= Work to be completed =
Reproduce precisely the lines of the listing below, starting with the line that contains "for side_name, side" and stopping after the line that contains "depsgraph = bpy.context.evaluated_depsgraph_get()"; include nothing else.

= Dataset excerpts =
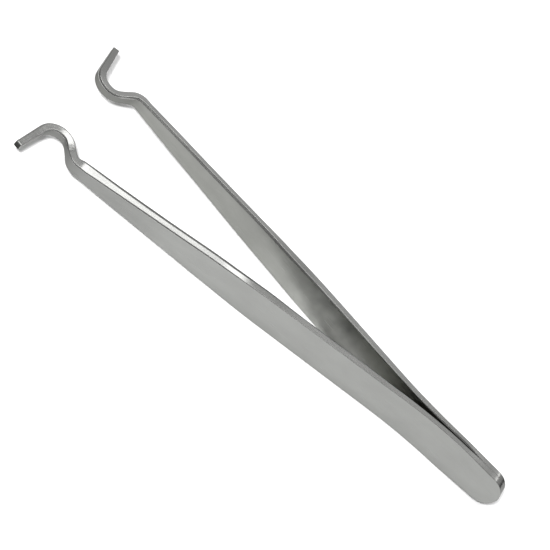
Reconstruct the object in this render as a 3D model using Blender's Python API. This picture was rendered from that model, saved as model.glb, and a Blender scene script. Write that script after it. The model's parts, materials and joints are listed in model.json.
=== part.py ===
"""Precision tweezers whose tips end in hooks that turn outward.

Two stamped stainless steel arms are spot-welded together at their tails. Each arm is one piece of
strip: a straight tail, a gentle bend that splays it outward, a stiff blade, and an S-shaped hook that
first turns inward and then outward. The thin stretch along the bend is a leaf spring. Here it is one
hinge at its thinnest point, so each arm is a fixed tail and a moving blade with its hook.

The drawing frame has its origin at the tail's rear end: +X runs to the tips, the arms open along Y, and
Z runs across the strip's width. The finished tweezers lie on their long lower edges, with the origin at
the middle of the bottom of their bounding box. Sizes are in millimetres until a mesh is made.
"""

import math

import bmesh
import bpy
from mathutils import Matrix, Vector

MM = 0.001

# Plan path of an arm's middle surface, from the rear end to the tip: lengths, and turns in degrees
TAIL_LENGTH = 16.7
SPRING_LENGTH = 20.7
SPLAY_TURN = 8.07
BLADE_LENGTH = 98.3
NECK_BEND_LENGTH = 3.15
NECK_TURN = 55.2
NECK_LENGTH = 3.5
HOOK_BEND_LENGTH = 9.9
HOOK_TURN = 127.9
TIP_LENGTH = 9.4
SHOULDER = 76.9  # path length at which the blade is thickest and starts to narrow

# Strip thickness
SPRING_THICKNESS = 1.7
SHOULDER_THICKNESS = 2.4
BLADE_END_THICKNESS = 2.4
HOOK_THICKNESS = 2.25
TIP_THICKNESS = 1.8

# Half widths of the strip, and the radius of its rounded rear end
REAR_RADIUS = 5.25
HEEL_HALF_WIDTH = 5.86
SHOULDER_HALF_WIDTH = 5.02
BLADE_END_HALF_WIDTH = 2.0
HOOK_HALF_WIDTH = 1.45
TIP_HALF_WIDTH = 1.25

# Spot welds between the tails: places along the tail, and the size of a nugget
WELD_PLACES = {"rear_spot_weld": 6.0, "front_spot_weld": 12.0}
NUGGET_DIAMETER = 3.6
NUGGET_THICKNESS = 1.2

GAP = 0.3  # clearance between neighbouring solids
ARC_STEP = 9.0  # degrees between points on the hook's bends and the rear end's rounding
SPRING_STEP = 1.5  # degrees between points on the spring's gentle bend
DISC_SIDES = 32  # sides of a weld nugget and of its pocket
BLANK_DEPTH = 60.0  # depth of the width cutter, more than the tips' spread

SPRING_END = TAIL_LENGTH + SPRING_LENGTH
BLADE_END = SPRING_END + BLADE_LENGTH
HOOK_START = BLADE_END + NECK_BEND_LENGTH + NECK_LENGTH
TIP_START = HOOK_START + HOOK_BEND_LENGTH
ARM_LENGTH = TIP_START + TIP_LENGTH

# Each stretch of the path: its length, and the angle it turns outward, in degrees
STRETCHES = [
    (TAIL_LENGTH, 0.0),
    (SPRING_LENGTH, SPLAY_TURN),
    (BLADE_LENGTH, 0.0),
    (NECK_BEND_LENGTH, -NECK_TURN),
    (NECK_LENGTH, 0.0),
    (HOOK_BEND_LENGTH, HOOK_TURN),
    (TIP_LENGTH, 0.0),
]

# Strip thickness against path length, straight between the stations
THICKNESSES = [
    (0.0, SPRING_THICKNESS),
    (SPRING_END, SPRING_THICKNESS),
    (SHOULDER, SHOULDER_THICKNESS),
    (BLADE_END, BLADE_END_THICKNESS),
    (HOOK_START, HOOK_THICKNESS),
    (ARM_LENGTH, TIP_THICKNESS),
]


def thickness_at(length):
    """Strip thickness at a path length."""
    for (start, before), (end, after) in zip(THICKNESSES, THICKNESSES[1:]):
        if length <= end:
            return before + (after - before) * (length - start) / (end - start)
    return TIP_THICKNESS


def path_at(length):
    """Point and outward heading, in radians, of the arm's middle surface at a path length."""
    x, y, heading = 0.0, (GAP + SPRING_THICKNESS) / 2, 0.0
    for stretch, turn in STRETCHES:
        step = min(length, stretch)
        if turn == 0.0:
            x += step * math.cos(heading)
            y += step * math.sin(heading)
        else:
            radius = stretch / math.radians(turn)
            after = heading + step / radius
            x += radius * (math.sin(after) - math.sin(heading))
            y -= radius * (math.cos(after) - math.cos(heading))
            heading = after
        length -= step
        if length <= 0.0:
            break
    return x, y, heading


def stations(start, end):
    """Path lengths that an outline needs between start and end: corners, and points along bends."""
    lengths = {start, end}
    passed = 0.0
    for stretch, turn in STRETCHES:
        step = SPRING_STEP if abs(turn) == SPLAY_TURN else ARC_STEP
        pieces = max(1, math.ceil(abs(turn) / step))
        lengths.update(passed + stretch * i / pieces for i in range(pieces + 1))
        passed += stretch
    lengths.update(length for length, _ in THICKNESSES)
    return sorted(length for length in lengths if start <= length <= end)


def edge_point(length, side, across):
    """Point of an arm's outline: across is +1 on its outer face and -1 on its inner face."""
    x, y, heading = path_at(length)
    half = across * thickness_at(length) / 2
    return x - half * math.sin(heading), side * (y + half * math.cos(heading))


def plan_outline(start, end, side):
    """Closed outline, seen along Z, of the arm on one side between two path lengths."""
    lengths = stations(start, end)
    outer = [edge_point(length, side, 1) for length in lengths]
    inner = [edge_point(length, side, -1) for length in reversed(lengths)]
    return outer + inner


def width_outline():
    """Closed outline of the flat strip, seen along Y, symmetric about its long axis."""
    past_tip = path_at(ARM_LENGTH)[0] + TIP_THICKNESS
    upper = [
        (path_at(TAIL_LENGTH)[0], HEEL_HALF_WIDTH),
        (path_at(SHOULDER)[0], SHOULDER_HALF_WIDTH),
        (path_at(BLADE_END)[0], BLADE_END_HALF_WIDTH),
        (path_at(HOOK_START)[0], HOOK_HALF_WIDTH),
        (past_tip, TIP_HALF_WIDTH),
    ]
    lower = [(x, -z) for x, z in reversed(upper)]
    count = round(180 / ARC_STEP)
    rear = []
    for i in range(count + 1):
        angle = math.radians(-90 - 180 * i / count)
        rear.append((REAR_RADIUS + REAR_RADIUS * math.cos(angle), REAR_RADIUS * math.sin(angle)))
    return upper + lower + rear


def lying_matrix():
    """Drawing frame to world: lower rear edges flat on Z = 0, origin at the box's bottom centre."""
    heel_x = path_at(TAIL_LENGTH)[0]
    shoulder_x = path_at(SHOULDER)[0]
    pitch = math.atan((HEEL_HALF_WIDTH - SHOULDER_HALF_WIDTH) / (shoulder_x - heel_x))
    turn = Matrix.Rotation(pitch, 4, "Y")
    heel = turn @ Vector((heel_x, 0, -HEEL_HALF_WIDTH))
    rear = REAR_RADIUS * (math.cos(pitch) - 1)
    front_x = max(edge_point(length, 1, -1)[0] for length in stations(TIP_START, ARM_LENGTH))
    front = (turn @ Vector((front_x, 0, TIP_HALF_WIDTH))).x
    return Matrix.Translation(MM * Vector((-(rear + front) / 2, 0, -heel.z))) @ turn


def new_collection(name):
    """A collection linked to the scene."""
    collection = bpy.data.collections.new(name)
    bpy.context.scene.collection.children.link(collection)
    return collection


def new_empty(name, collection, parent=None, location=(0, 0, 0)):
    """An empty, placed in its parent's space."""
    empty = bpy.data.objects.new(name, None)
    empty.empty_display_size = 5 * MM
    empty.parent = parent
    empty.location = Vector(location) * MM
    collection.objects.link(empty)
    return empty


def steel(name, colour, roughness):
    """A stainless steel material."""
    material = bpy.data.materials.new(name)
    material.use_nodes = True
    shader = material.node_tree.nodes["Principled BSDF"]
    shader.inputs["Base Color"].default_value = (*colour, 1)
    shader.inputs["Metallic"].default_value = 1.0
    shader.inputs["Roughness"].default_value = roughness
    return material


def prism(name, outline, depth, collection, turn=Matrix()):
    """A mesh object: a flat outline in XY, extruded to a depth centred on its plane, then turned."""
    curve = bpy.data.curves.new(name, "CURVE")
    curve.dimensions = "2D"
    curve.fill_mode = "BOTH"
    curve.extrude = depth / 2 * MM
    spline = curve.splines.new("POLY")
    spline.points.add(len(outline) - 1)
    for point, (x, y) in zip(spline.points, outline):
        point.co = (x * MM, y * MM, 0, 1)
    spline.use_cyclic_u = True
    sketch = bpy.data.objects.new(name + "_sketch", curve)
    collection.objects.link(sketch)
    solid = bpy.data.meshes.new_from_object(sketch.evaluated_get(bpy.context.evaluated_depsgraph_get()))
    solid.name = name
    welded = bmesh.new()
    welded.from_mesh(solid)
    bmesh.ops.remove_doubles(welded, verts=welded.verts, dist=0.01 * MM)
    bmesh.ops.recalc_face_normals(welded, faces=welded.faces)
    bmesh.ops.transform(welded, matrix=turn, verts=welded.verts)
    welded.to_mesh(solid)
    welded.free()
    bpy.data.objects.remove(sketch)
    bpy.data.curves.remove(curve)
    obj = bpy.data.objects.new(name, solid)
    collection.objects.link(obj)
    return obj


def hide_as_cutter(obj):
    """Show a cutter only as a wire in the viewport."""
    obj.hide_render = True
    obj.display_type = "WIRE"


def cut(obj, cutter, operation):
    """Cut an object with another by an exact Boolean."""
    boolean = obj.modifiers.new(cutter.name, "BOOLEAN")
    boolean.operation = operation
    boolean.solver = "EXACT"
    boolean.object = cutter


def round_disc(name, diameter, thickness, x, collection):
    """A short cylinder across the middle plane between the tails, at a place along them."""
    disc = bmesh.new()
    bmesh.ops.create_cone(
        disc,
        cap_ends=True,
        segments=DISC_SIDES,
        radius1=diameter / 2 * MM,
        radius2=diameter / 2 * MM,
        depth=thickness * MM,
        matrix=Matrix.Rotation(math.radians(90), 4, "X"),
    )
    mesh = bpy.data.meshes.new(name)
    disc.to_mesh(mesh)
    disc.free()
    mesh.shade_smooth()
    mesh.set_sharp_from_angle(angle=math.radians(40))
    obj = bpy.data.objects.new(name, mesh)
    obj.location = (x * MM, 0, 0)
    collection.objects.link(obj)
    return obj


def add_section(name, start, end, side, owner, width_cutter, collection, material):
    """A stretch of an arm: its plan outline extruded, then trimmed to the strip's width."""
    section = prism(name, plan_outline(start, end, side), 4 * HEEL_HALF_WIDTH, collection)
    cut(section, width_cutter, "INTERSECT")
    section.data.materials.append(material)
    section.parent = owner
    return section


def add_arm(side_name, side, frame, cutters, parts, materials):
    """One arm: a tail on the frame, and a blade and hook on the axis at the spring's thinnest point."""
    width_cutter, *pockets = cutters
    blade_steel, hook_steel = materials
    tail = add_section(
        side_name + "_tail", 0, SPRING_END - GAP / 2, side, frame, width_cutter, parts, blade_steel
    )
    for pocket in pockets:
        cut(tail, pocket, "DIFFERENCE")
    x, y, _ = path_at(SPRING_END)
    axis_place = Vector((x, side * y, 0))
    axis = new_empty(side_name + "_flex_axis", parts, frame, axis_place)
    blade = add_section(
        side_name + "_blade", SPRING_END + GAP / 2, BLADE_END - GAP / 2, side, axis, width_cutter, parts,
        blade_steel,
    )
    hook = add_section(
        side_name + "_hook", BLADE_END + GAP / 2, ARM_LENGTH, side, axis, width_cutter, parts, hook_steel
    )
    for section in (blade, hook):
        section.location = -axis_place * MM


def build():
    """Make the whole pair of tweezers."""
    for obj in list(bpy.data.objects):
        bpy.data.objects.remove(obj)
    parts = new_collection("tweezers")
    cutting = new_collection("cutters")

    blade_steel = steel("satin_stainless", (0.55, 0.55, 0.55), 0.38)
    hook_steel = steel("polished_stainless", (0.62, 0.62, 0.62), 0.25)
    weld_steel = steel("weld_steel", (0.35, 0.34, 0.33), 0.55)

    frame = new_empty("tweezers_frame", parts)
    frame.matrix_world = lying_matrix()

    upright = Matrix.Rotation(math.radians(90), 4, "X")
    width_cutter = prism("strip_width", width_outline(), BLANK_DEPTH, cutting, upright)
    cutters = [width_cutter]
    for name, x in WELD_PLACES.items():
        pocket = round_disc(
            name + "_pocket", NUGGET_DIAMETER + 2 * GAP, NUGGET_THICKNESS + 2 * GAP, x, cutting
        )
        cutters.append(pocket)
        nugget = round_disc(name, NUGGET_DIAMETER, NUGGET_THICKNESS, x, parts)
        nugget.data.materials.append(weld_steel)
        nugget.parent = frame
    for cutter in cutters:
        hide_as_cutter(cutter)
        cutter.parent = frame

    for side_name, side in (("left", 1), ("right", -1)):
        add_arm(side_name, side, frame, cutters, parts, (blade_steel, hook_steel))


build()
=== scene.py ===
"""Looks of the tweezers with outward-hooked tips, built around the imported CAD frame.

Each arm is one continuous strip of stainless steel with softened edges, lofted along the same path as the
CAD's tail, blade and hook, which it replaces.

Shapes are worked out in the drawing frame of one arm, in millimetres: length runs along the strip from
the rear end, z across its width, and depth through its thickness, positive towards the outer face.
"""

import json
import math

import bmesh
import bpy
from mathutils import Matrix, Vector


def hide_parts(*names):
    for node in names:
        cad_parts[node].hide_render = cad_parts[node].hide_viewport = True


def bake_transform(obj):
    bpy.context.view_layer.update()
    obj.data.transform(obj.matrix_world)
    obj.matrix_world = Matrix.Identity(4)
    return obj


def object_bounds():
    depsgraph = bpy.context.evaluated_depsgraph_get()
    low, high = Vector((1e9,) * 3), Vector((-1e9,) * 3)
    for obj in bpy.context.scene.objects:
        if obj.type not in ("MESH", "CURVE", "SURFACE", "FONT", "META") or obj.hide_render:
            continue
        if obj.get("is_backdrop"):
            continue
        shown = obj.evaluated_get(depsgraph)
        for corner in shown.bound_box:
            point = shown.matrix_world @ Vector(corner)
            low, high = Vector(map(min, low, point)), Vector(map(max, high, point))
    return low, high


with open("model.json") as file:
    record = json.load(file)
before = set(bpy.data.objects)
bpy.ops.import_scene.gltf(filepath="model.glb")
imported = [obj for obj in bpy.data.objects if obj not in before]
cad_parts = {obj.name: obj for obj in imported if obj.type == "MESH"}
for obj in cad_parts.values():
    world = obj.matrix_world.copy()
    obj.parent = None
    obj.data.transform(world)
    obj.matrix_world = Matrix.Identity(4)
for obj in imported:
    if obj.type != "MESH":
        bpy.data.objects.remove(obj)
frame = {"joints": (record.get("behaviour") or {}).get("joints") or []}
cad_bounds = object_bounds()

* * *

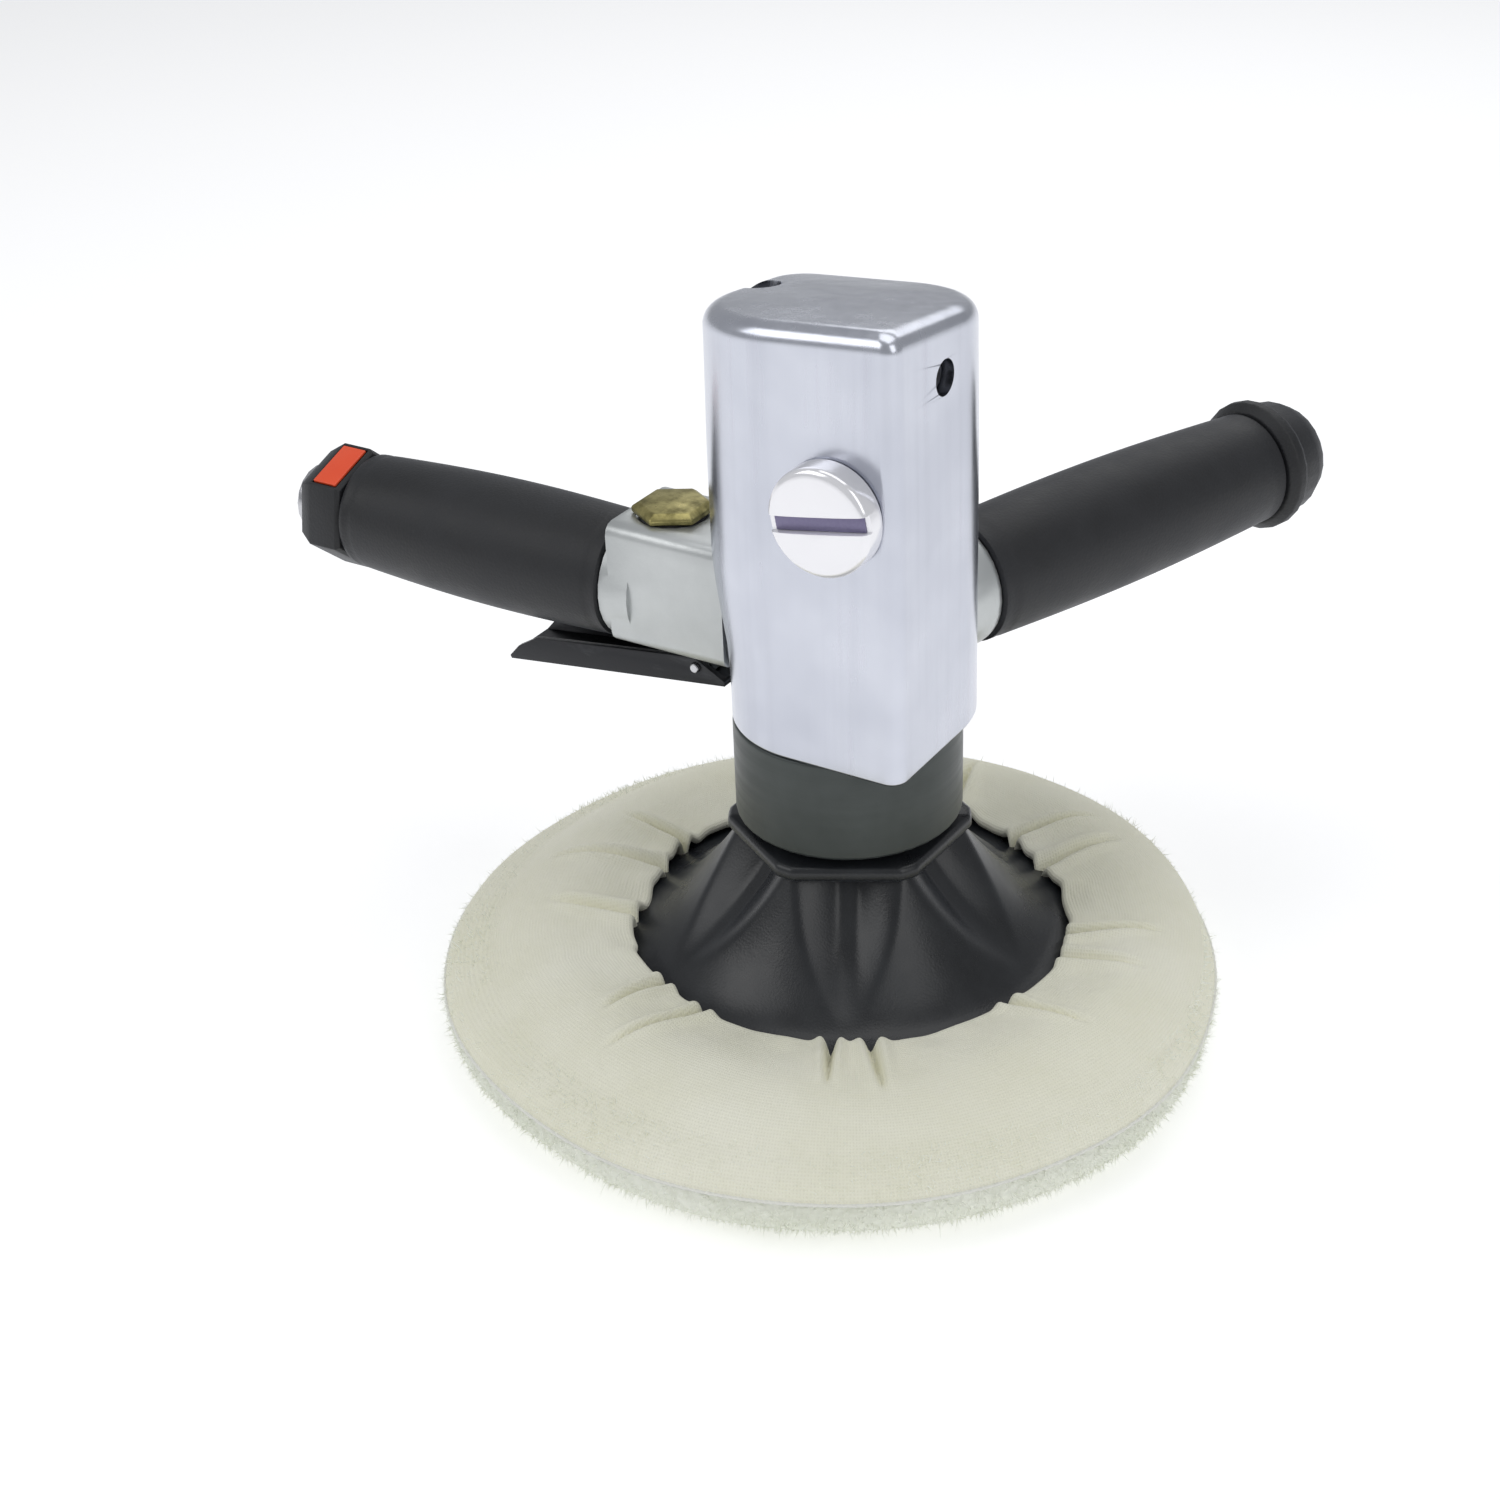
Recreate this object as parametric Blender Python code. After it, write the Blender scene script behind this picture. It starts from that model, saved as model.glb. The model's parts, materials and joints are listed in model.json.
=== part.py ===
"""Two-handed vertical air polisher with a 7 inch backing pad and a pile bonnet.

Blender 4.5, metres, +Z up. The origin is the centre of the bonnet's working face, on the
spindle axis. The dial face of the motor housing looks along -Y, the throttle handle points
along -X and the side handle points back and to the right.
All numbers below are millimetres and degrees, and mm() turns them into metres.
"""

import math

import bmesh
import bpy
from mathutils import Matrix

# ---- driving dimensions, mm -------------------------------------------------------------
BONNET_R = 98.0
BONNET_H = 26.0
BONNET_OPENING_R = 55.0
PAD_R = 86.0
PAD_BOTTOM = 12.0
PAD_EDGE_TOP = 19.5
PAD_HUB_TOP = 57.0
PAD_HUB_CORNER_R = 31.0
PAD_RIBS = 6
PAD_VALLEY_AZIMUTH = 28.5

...

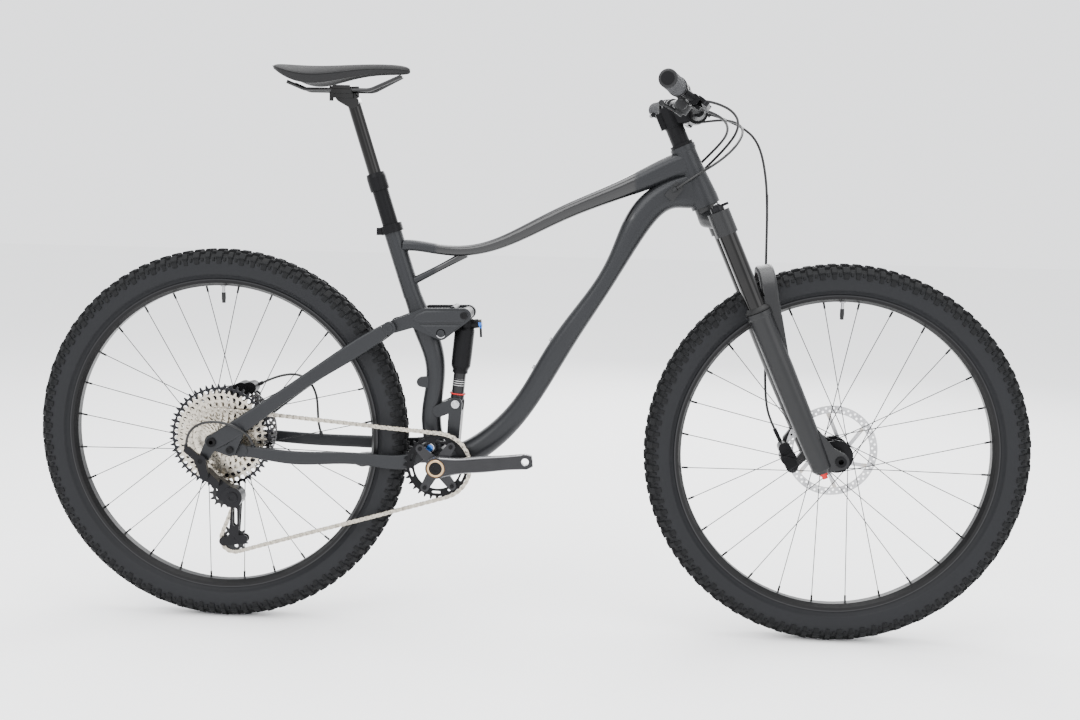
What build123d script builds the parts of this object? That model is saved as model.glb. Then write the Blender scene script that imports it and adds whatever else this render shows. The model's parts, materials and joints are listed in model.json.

= The result =
    for side_name, side in (("left", 1), ("right", -1)):
        add_arm(side_name, side, frame, cutters, parts, (blade_steel, hook_steel))


build()
=== scene.py ===
"""Looks of the tweezers with outward-hooked tips, built around the imported CAD frame.

Each arm is one continuous strip of stainless steel with softened edges, lofted along the same path as the
CAD's tail, blade and hook, which it replaces.

Shapes are worked out in the drawing frame of one arm, in millimetres: length runs along the strip from
the rear end, z across its width, and depth through its thickness, positive towards the outer face.
"""

import json
import math

import bmesh
import bpy
from mathutils import Matrix, Vector


def hide_parts(*names):
    for node in names:
        cad_parts[node].hide_render = cad_parts[node].hide_viewport = True


def bake_transform(obj):
    bpy.context.view_layer.update()
    obj.data.transform(obj.matrix_world)
    obj.matrix_world = Matrix.Identity(4)
    return obj


def object_bounds():
    depsgraph = bpy.context.evaluated_depsgraph_get()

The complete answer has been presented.